Unperturbed, we proceeded to literally and figuratively have our feet wet. We initially had all 7 of us taking turns in planting the propagules on the ground. It was back breaking for some of us as we continually have to bend our back to reach the ground. After witnessing this inefficient way, we huddled up again and decided to break our 7 + 3 into 3 teams of 3 members each.  The first member will make the hole, the second member will put the propagule on the hole (following the 1/3 rule), and the trailing third member will be the one to firm up the propagule on the ground. 

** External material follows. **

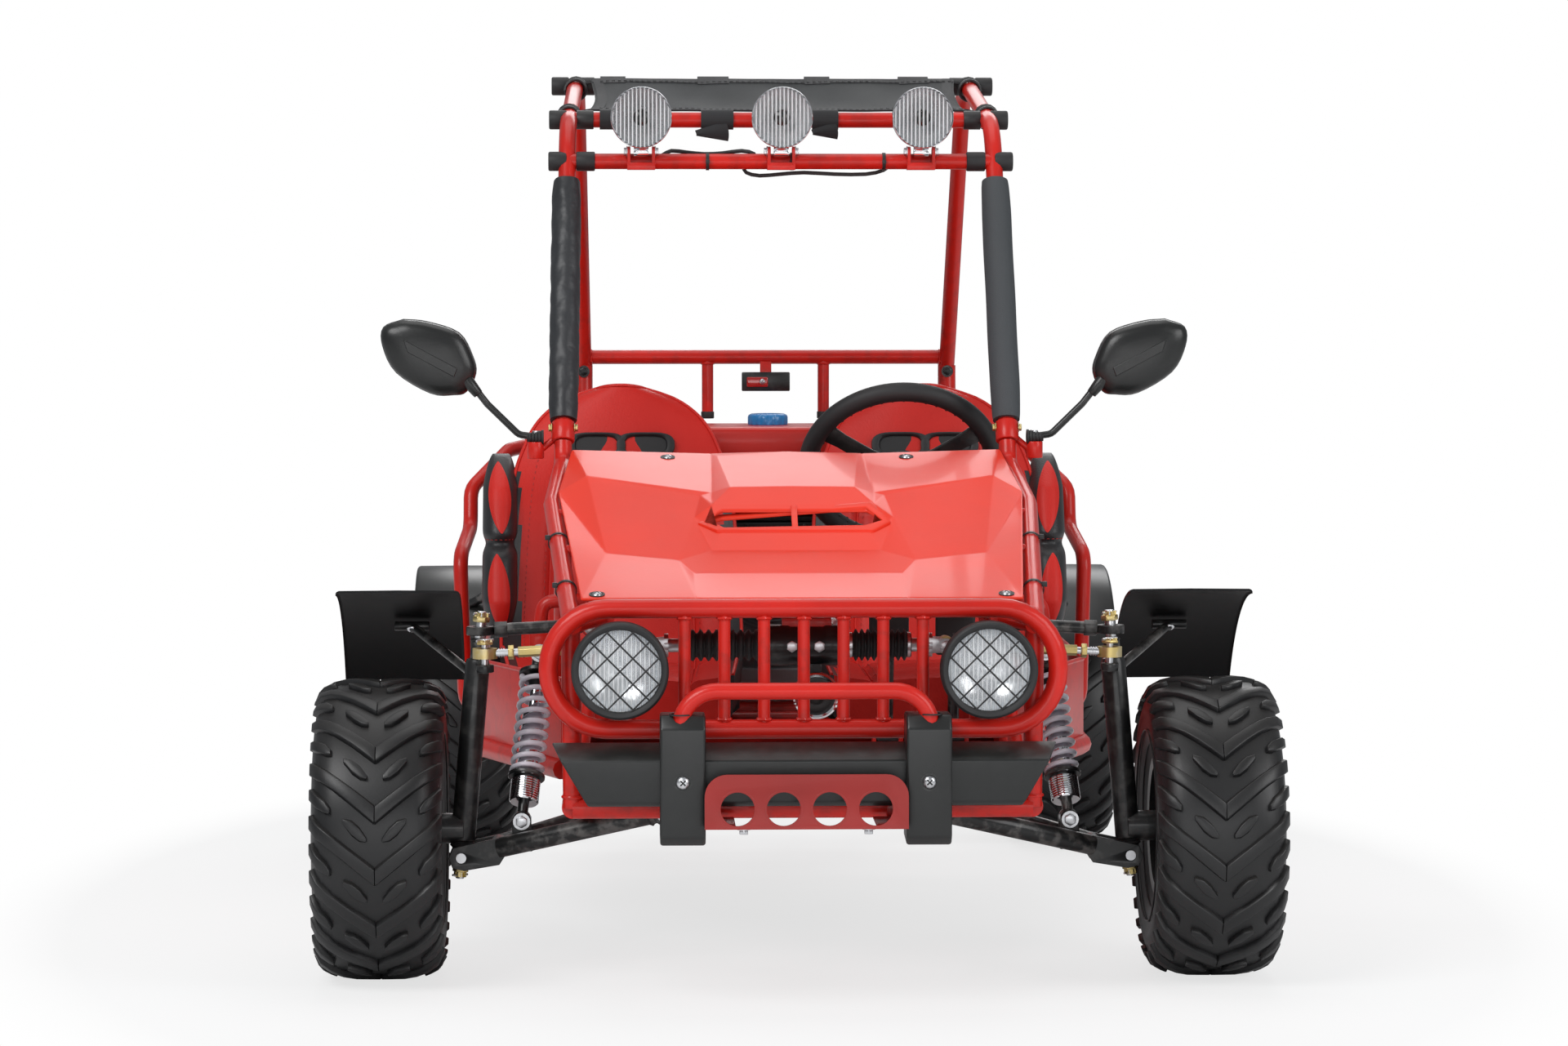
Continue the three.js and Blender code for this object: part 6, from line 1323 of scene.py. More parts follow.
def knuckle(word, side):
    steel, bright, gold = M("black_steel"), M("bright_steel"), M("zinc_gold")
    low, top = lower_ball(side), upper_ball(side)
    axis = (top - low).normalized()
    along = lambda reach: top + axis * reach * MM
    hub = mix(low, top, (WHEEL_Z - 144) / 267)
    barrel = [(8.2, 20), (13.8, 20), (14.5, 21.5), (14.5, 229), (13, 233.5), (9.7, 235)]
    cup = [(6, -13.8), (9.8, -13.6), (10.8, -11.8), (9.4, -9.8), (6.3, -9.4)]
    arm_z = 389 - 17
    eye = at(side * 365, -60, arm_z)
    angle, stay_r = math.radians(57.6), 280 - 4 - 0.72 - 5.6
    stay = at(side * (397 + 61.3), stay_r * math.cos(angle), WHEEL_Z + stay_r * math.sin(angle))
    parts = [
        spun(barrel, low, axis, steel, 40), rod(along(-43), along(-11), 0.0096, steel),
        rod(along(-17), along(20.4), 0.006, bright, bevel=0.001), castle_nut(along(10.2), axis, 0.0102, 0.011, gold),
        spun(cup, top, axis, M("soft_rubber"), 36),
        rod(hub, at(side * 467.6, 0, WHEEL_Z), 0.018, steel, sides=32, bevel=0.001),
        rod(hub, at(side * 522, 0, WHEEL_Z), 0.012, bright, sides=32, bevel=0.001),
        castle_nut(at(side * 510.6, 0, WHEEL_Z), X * side, 0.0175, 0.0105, gold),
        tube([at(side * 372, 0, arm_z), at(side * 368, -30, arm_z), eye], 0.007, steel),
        rod(eye - Z * 0.005, eye + Z * 0.004, 0.0105, steel, sides=28, bevel=0.001),
        rod(eye, at(side * 365, -60, 405), 0.004, bright),
        castle_nut(at(side * 365, -60, 399.5), Z, 0.0106, 0.0055, gold),
        tube([mix(low, top, 0.76), at(side * 386.5, 81.65, 355), stay], 0.0056, steel, 0.028),
        pin(stay, X, 0.021, 0.0056, steel, 20, 0.001),
    ]
    piece(f"knuckle_forged_{word}", f"knuckle_{word}", "black_steel", [f"knuckle_{word}"], parts)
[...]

With this modification on our execution, progress moved at a quicker pace.  We got better at it. And soon, our worrisome faces evolved into smiling faces.  Then the joking started, mostly of the green variety. Somebody blurted out a title for a movie:  "Hahawakan ko Bakawan Mo ".  Someone posed a question that needed answering:  "Saan tinatanim ang bakawan?".  Answer:  "sa basa."    Would green thumbs necessarily come from green minds?  Or is it the other way around?   

With all the green jokes flying around, we did not realize that we were down to our last 50 propagules.  And in less than 10 minutes, they were all planted.  Time for our group photo. 

It was surely a rewarding experience for us.  Our first crack at mangrove tree planting and we did good time. Another request was given to Epok.  Find us another coastal barangay, preferably on an island, where we can groove again with the mangroves. 

P.S.  Our Ateneo de Naga HS Batch 1983 found inspiration in the earlier mangrove tree planting/coastal marine protection   activities of Ateneo de Naga HS Batch 1990 (AdeNubenta)  and Bicol University HS Batch 1986 (BUHS Tribu 86).  This April 18, 2015, AdeNubenta together with its counterpart batch in the University of Santa Isabel (USI) planted 5,000 mangroves in Caaluan, Tinambac, Cam. Sur.  Much earlier, in March 20,  2011, BUHS Tribu 86 organized the Ridge Run for Reef which benefited the Uson Fishing Sanctuary and Marine Reserve in Bacacay, Albay.                                     



  1. BP, 83neans always love SECS.....school,environment,community,

  2. Salamat Allen. Por da lab ang dating mo talaga.